**REQUIREMENTS**
Copy every line of the data that contains the string "with".

[START OF SOURCE EXCERPT]

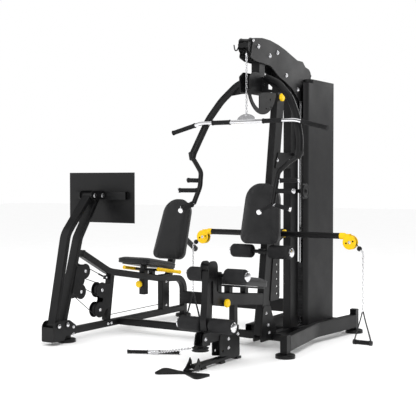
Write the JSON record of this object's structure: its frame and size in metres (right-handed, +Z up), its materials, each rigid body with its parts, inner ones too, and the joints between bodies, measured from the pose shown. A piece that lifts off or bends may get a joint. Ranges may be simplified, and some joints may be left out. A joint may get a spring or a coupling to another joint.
{
  "type": "multi station home gym",
  "caption": "Two-station home gym: weight stack tower with press arms, lat bar, leg lever and low row, joined to a parallelogram leg press.",
  "frame": {"origin": "on the floor under the middle of the whole object's box", "axes": "+Z up, the main station's user faces -Y, the weight stack is at +Y, the leg press is at -X"},
  "size_m": [2.367, 2.2584, 2.0957],
  "materials": {
    "black_steel": "black powder coat, fine texture",
    "cable": "black coated steel cable",
    "chrome": "bright chrome plate",
    "foam": "black closed cell foam",
    "grip_rubber": "black rubber grip",
    "nylon": "black moulded nylon",
    "pad_vinyl": "black upholstery vinyl over foam",
    "plate_iron": "dark painted weight plates",
    "yellow": "yellow coated, satin"
  },
  "bodies": {
    "frame": {"backrest_pad": "pad_vinyl", "boom_plates": "black_steel", "cross_beams": "black_steel", "crossbar_tube": "black_steel", "floor_feet": "black_steel", "foot_rest": "black_steel", "frame_brackets": "black_steel", "frame_cables": "cable", "frame_fasteners": "chrome", "low_frame": "black_steel", "nose_bracket": "black_steel", "pad_boards": "black_steel", "press_backrest_pad": "pad_vinyl", "press_base": "black_steel", "press_frame": "black_steel", "press_mount": "black_steel", "press_rail": "black_steel", "resting_weight_plates": "plate_iron", "roller_rods": "black_steel", "seat_pad": "pad_vinyl", "shroud": "black_steel", "side_beams": "black_steel", "side_grips": "yellow", "spine_beam": "black_steel", "stack_guides": "chrome", "uprights": "black_steel"},
    "press_arm": {"press_arms": "black_steel", "press_handgrips": "grip_rubber"},
    "lat_bar": {"lat_bar": "chrome", "lat_hanger": "chrome"},
    "leg_lever": {"lever": "black_steel"},
    "ankle_roller_pair": {"ankle_rollers": "foam"},
    "seat_roller_pair": {"seat_rollers": "foam"},
    "back_roller_pair": {"back_rollers": "foam"},
    "weight_stack": {"lifted_plates": "plate_iron", "selector": "chrome", "stack_cable": "cable"},
    "boom_pulley_front": {"front_pulley": "nylon"},
    "boom_pulley_mid": {"rear_pulley_inner": "nylon"},
    "boom_pulley_rear": {"rear_pulley_outer": "nylon"},
    "low_row_pulley": {"low_pulley": "nylon"},
    "swivel_unit_right": {"swivel_right": "yellow"},
    "swivel_unit_left": {"swivel_left": "yellow"},
    "handle_unit_right": {"handle_right": "grip_rubber"},
    "handle_unit_left": {"handle_left": "grip_rubber"},
    "press_front_link": {"press_front_arm": "black_steel"},
    "press_rear_link": {"press_rear_link": "black_steel"},
    "foot_carriage": {"foot_plate": "black_steel"},
    "tower_side_pulley": {"side_pulley": "nylon"},
    "link_pulley_upper": {"arm_pulley_1": "nylon"},
    "link_pulley_lower": {"arm_pulley_2": "nylon"},
    "strut_pulley_upper": {"strut_pulley_1": "nylon"},
    "strut_pulley_lower": {"strut_pulley_2": "nylon"},
    "press_seat": {"press_seat_pad": "pad_vinyl", "press_seat_post": "black_steel"},
    "press_seat_pin": {"press_seat_knob": "yellow"},
    "spine_pin": {"spine_knob": "yellow"},
    "arm_pin": {"arm_knob": "yellow"},
    "crossbar_pin": {"crossbar_knob": "yellow"},
    "row_handle": {"row_handle": "grip_rubber"}
  },
  "joints": [
    {"name": "press_arm_swing", "type": "hinge", "parent": "frame", "child": "press_arm", "pos_m": [0.4525, -0.16103, 1.788], "axis": [-1, 0, 0], "range_deg": [0, 35]},
    {"name": "lat_bar_swing", "type": "hinge", "parent": "frame", "child": "lat_bar", "pos_m": [0.4525, -0.30203, 1.975], "axis": [-1, 0, 0], "range_deg": [-6, 36]},
    {"name": "leg_lever_swing", "type": "hinge", "parent": "frame", "child": "leg_lever", "pos_m": [0.4525, -0.77103, 0.57], "axis": [-1, 0, 0], "range_deg": [0, 85]},
    {"name": "ankle_roller_spin", "type": "hinge", "parent": "leg_lever", "child": "ankle_roller_pair", "pos_m": [0.4525, -0.79403, 0.263], "axis": [1, 0, 0], "continuous": true},
    {"name": "seat_roller_spin", "type": "hinge", "parent": "frame", "child": "seat_roller_pair", "pos_m": [0.4525, -0.65903, 0.558], "axis": [1, 0, 0], "continuous": true},
    {"name": "back_roller_spin", "type": "hinge", "parent": "frame", "child": "back_roller_pair", "pos_m": [0.4525, -0.10103, 0.671], "axis": [1, 0, 0], "continuous": true},
    {"name": "stack_lift", "type": "slide", "parent": "frame", "child": "weight_stack", "axis": [0, 0, 1], "range_m": [0, 0.9], "deforming": ["stack_cable"]},
    {"name": "boom_front_spin", "type": "hinge", "parent": "frame", "child": "boom_pulley_front", "pos_m": [0.4525, -0.25103, 2.025], "axis": [1, 0, 0], "continuous": true},
    {"name": "boom_mid_spin", "type": "hinge", "parent": "frame", "child": "boom_pulley_mid", "pos_m": [0.4525, 0.45297, 1.94], "axis": [1, 0, 0], "continuous": true},
    {"name": "boom_rear_spin", "type": "hinge", "parent": "frame", "child": "boom_pulley_rear", "pos_m": [0.4525, 0.57897, 1.916], "axis": [1, 0, 0], "continuous": true},
    {"name": "low_row_spin", "type": "hinge", "parent": "frame", "child": "low_row_pulley", "pos_m": [0.4525, -0.85903, 0.123], "axis": [0, 0, 1], "continuous": true},
    {"name": "side_pulley_spin", "type": "hinge", "parent": "frame", "child": "tower_side_pulley", "pos_m": [0.5565, 0.34897, 1.075], "axis": [1, 0, 0], "continuous": true},
    {"name": "swivel_right_turn", "type": "hinge", "parent": "frame", "child": "swivel_unit_right", "pos_m": [0.9925, 0.07297, 0.783], "axis": [1, 0, 0], "range_deg": [-60, 60]},
    {"name": "swivel_left_turn", "type": "hinge", "parent": "frame", "child": "swivel_unit_left", "pos_m": [-0.0875, 0.07297, 0.783], "axis": [1, 0, 0], "range_deg": [-60, 60]},
    {"name": "handle_right_swing", "type": "hinge", "parent": "swivel_unit_right", "child": "handle_unit_right", "pos_m": [1.1175, 0.07297, 0.7], "axis": [1, 0, 0], "range_deg": [-20, 20]},
    {"name": "handle_left_swing", "type": "hinge", "parent": "swivel_unit_left", "child": "handle_unit_left", "pos_m": [-0.2125, 0.07297, 0.7], "axis": [1, 0, 0], "range_deg": [-20, 20]},
    {"name": "leg_press_push", "type": "hinge", "parent": "frame", "child": "press_front_link", "pos_m": [-0.8775, -0.70703, 0.134], "axis": [1, 0, 0], "range_deg": [0, 25]},
    {"name": "leg_press_follow", "type": "hinge", "parent": "frame", "child": "press_rear_link", "pos_m": [-0.8775, -0.61703, 0.134], "axis": [1, 0, 0], "range_deg": [0, 25]},
    {"name": "foot_plate_level", "type": "hinge", "parent": "press_front_link", "child": "foot_carriage", "pos_m": [-0.8775, -0.31703, 1.04], "axis": [1, 0, 0], "range_deg": [-25, 0]},
    {"name": "link_upper_spin", "type": "hinge", "parent": "press_rear_link", "child": "link_pulley_upper", "pos_m": [-0.8775, -0.39903, 0.494], "axis": [1, 0, 0], "continuous": true},
    {"name": "link_lower_spin", "type": "hinge", "parent": "press_rear_link", "child": "link_pulley_lower", "pos_m": [-0.8775, -0.44703, 0.349], "axis": [1, 0, 0], "continuous": true},
    {"name": "strut_upper_spin", "type": "hinge", "parent": "frame", "child": "strut_pulley_upper", "pos_m": [-0.8775, -0.19303, 0.335], "axis": [1, 0, 0], "continuous": true},
    {"name": "strut_lower_spin", "type": "hinge", "parent": "frame", "child": "strut_pulley_lower", "pos_m": [-0.8775, -0.21803, 0.19], "axis": [1, 0, 0], "continuous": true},
    {"name": "press_seat_height", "type": "slide", "parent": "frame", "child": "press_seat", "axis": [0, 0, 1], "range_m": [0, 0.1]},
    {"name": "press_seat_pin_pull", "type": "slide", "parent": "frame", "child": "press_seat_pin", "axis": [0, -1, 0], "range_m": [0, 0.012]},
    {"name": "spine_pin_pull", "type": "slide", "parent": "frame", "child": "spine_pin", "axis": [1, 0, 0], "range_m": [0, 0.012]},
    {"name": "arm_pin_pull", "type": "slide", "parent": "frame", "child": "arm_pin", "axis": [1, 0, 0], "range_m": [0, 0.012]},
    {"name": "crossbar_pin_pull", "type": "slide", "parent": "frame", "child": "crossbar_pin", "axis": [1, 0, 0], "range_m": [0, 0.012]},
    {"name": "row_handle_swing", "type": "hinge", "parent": "frame", "child": "row_handle", "pos_m": [0.3805, -0.85903, 0.12], "axis": [0, 0, 1], "range_deg": [-6, 10]}
  ],
  "couplings": [
    {"joint": "lat_bar_swing", "follows": "press_arm_swing", "ratio": 1},
    {"joint": "leg_press_follow", "follows": "leg_press_push", "ratio": 1},
    {"joint": "foot_plate_level", "follows": "leg_press_push", "ratio": -1}
  ]
}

[END OF SOURCE EXCERPT]

**RESPONSE BELOW**
Write the JSON record of this object's structure: its frame and size in metres (right-handed, +Z up), its materials, each rigid body with its parts, inner ones too, and the joints between bodies, measured from the pose shown. A piece that lifts off or bends may get a joint. Ranges may be simplified, and some joints may be left out. A joint may get a spring or a coupling to another joint.
  "caption": "Two-station home gym: weight stack tower with press arms, lat bar, leg lever and low row, joined to a parallelogram leg press.",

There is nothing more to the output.